**SET EXERCISE**
Give the entries again, word for word.

==== TASK MATERIAL ====

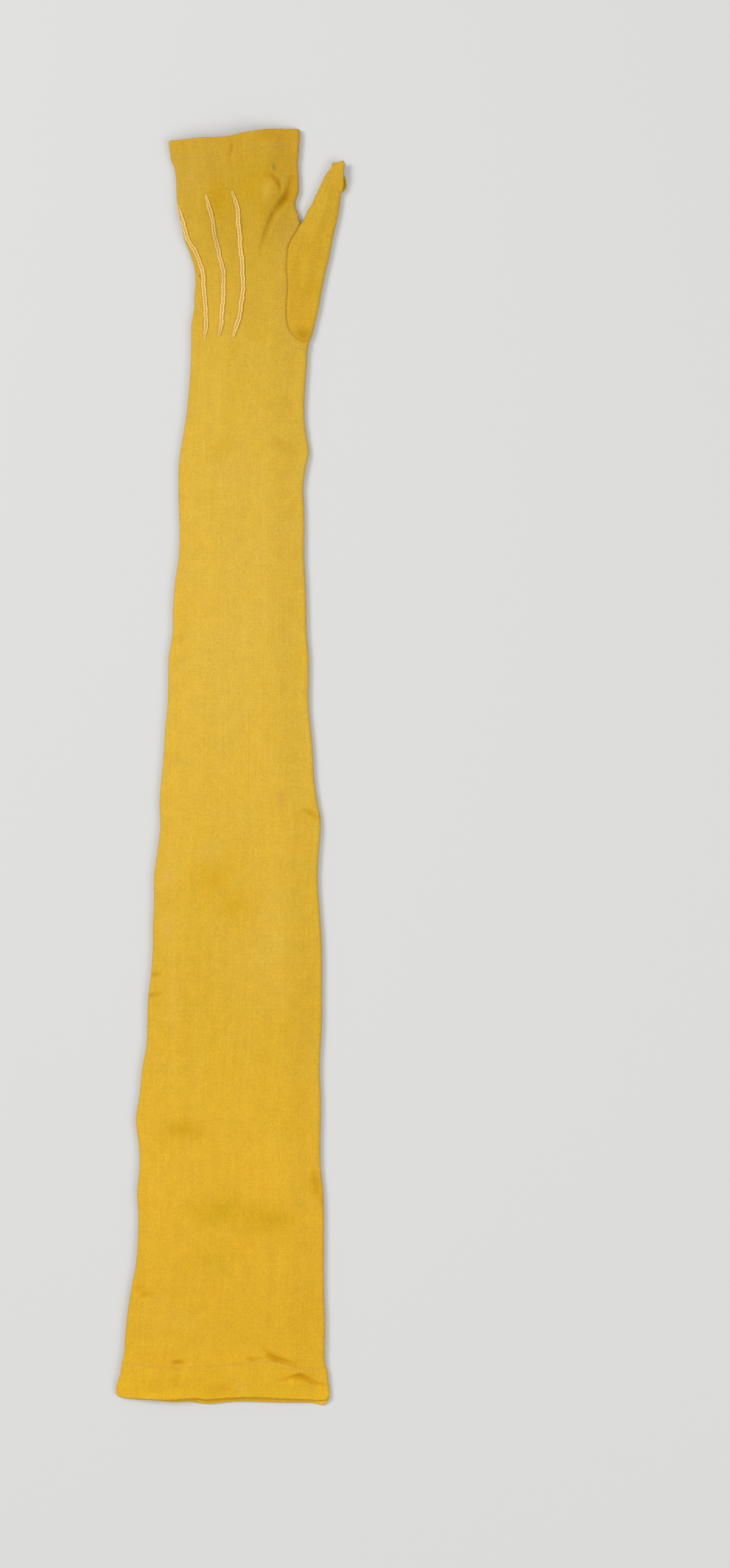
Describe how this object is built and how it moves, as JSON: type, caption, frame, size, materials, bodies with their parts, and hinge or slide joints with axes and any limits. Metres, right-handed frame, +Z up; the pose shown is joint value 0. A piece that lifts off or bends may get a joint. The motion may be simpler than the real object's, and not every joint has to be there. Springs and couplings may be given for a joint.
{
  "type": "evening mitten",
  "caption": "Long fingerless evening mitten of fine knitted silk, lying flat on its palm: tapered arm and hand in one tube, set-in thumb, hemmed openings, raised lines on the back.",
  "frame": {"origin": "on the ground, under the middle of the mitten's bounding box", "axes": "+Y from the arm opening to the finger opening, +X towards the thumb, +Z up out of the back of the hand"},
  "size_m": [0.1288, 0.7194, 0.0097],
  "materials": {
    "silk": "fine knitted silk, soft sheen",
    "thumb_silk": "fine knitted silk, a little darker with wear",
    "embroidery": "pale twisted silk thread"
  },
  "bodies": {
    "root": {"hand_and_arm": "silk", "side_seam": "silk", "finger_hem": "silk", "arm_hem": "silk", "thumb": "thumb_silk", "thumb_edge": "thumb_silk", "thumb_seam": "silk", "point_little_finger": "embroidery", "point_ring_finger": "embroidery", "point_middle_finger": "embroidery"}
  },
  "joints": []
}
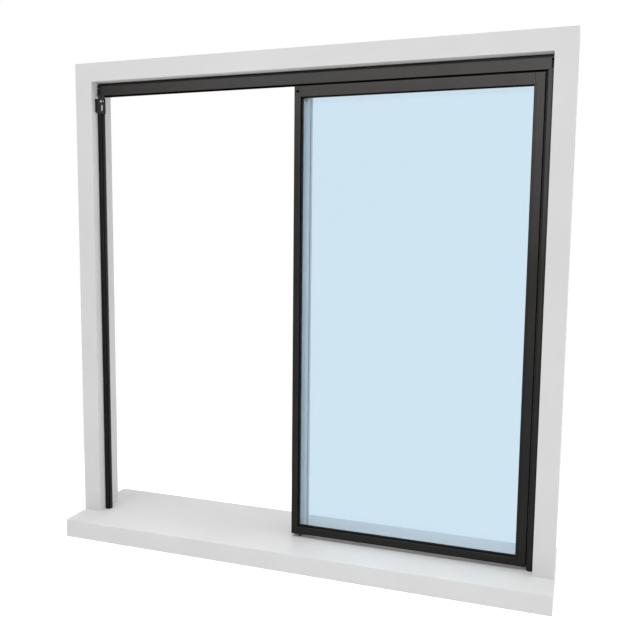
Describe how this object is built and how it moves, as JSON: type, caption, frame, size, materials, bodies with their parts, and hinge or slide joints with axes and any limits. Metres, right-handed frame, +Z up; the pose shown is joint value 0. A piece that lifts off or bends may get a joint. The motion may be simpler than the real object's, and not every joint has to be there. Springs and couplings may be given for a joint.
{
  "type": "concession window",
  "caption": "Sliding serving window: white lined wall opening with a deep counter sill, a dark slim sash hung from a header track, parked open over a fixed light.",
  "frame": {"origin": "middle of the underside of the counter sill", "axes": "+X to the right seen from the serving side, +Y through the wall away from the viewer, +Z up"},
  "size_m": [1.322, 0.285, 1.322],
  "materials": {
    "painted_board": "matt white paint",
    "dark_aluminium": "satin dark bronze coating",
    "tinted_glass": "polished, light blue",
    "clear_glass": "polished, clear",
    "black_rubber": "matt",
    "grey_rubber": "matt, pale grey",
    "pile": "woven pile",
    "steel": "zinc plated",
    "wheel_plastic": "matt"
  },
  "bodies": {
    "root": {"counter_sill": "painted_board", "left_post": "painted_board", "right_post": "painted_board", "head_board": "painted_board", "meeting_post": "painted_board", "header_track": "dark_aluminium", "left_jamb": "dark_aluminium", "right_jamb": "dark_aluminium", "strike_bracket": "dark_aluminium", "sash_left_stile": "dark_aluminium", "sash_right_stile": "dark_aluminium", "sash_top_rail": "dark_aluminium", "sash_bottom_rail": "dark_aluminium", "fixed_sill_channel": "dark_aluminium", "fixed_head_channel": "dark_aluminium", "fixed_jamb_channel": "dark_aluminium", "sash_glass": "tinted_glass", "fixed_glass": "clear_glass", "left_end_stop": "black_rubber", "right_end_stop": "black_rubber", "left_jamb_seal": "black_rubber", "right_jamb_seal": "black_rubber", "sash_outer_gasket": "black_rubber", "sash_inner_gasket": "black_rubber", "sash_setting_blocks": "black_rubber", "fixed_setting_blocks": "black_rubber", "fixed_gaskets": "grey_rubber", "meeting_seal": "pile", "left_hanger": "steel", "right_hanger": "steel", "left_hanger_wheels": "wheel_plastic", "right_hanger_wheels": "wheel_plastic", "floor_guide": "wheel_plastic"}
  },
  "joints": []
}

====

**SOLUTION TO THE EXERCISE**
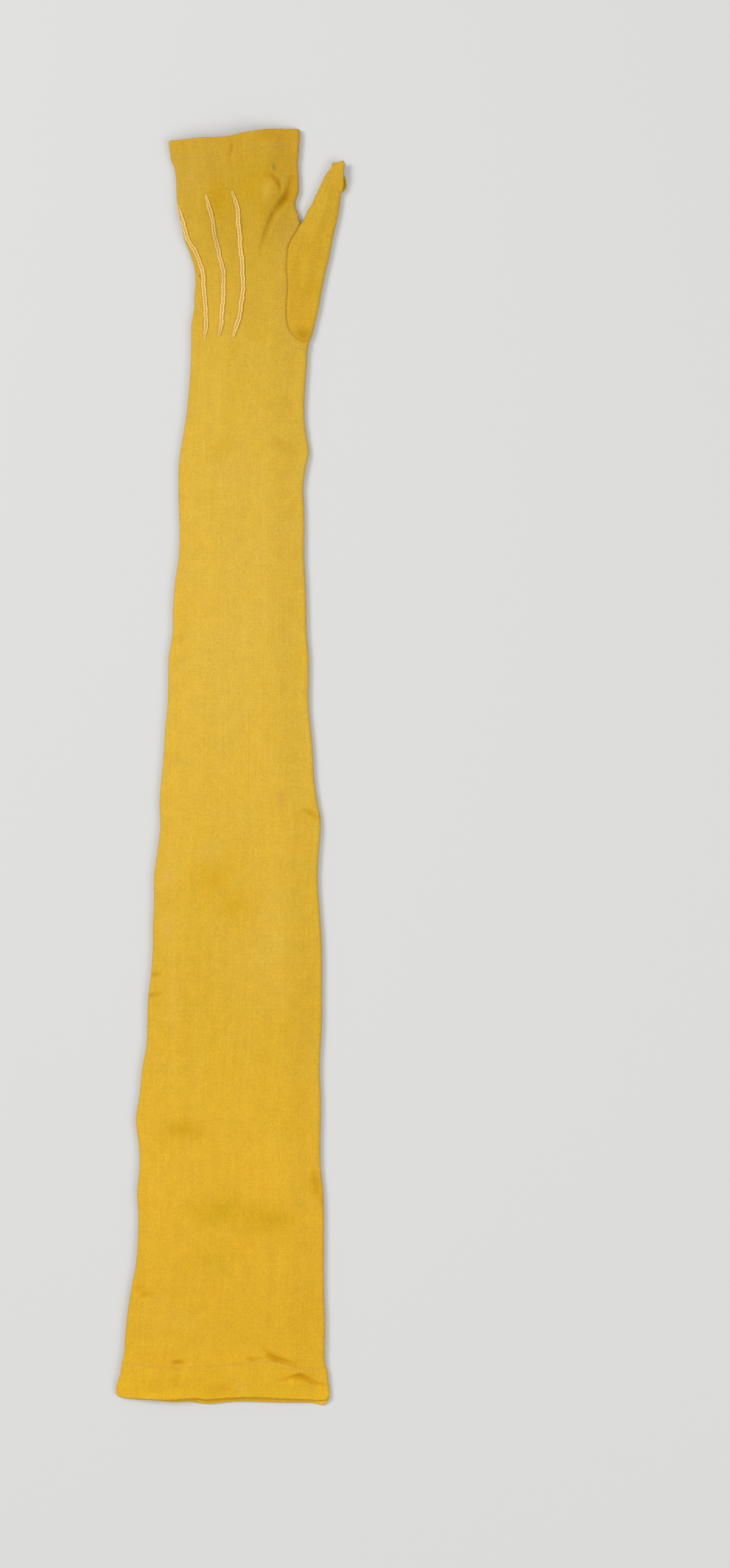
Describe how this object is built and how it moves, as JSON: type, caption, frame, size, materials, bodies with their parts, and hinge or slide joints with axes and any limits. Metres, right-handed frame, +Z up; the pose shown is joint value 0. A piece that lifts off or bends may get a joint. The motion may be simpler than the real object's, and not every joint has to be there. Springs and couplings may be given for a joint.
{
  "type": "evening mitten",
  "caption": "Long fingerless evening mitten of fine knitted silk, lying flat on its palm: tapered arm and hand in one tube, set-in thumb, hemmed openings, raised lines on the back.",
  "frame": {"origin": "on the ground, under the middle of the mitten's bounding box", "axes": "+Y from the arm opening to the finger opening, +X towards the thumb, +Z up out of the back of the hand"},
  "size_m": [0.1288, 0.7194, 0.0097],
  "materials": {
    "silk": "fine knitted silk, soft sheen",
    "thumb_silk": "fine knitted silk, a little darker with wear",
    "embroidery": "pale twisted silk thread"
  },
  "bodies": {
    "root": {"hand_and_arm": "silk", "side_seam": "silk", "finger_hem": "silk", "arm_hem": "silk", "thumb": "thumb_silk", "thumb_edge": "thumb_silk", "thumb_seam": "silk", "point_little_finger": "embroidery", "point_ring_finger": "embroidery", "point_middle_finger": "embroidery"}
  },
  "joints": []
}
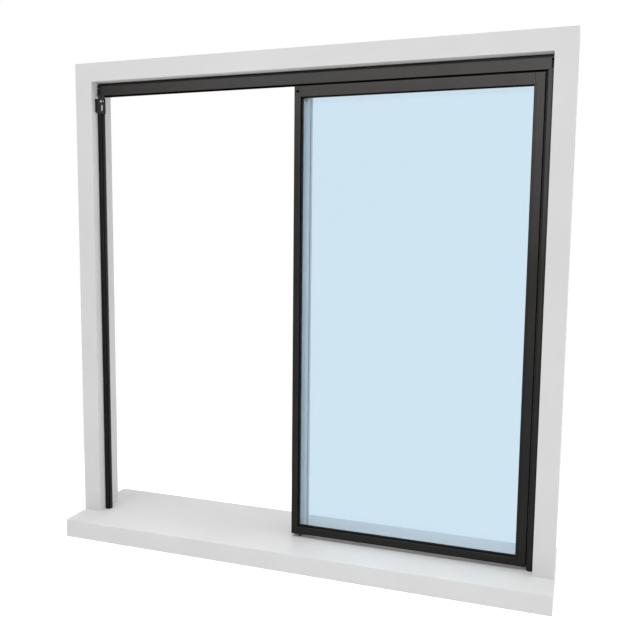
Describe how this object is built and how it moves, as JSON: type, caption, frame, size, materials, bodies with their parts, and hinge or slide joints with axes and any limits. Metres, right-handed frame, +Z up; the pose shown is joint value 0. A piece that lifts off or bends may get a joint. The motion may be simpler than the real object's, and not every joint has to be there. Springs and couplings may be given for a joint.
{
  "type": "concession window",
  "caption": "Sliding serving window: white lined wall opening with a deep counter sill, a dark slim sash hung from a header track, parked open over a fixed light.",
  "frame": {"origin": "middle of the underside of the counter sill", "axes": "+X to the right seen from the serving side, +Y through the wall away from the viewer, +Z up"},
  "size_m": [1.322, 0.285, 1.322],
  "materials": {
    "painted_board": "matt white paint",
    "dark_aluminium": "satin dark bronze coating",
    "tinted_glass": "polished, light blue",
    "clear_glass": "polished, clear",
    "black_rubber": "matt",
    "grey_rubber": "matt, pale grey",
    "pile": "woven pile",
    "steel": "zinc plated",
    "wheel_plastic": "matt"
  },
  "bodies": {
    "root": {"counter_sill": "painted_board", "left_post": "painted_board", "right_post": "painted_board", "head_board": "painted_board", "meeting_post": "painted_board", "header_track": "dark_aluminium", "left_jamb": "dark_aluminium", "right_jamb": "dark_aluminium", "strike_bracket": "dark_aluminium", "sash_left_stile": "dark_aluminium", "sash_right_stile": "dark_aluminium", "sash_top_rail": "dark_aluminium", "sash_bottom_rail": "dark_aluminium", "fixed_sill_channel": "dark_aluminium", "fixed_head_channel": "dark_aluminium", "fixed_jamb_channel": "dark_aluminium", "sash_glass": "tinted_glass", "fixed_glass": "clear_glass", "left_end_stop": "black_rubber", "right_end_stop": "black_rubber", "left_jamb_seal": "black_rubber", "right_jamb_seal": "black_rubber", "sash_outer_gasket": "black_rubber", "sash_inner_gasket": "black_rubber", "sash_setting_blocks": "black_rubber", "fixed_setting_blocks": "black_rubber", "fixed_gaskets": "grey_rubber", "meeting_seal": "pile", "left_hanger": "steel", "right_hanger": "steel", "left_hanger_wheels": "wheel_plastic", "right_hanger_wheels": "wheel_plastic", "floor_guide": "wheel_plastic"}
  },
  "joints": []
}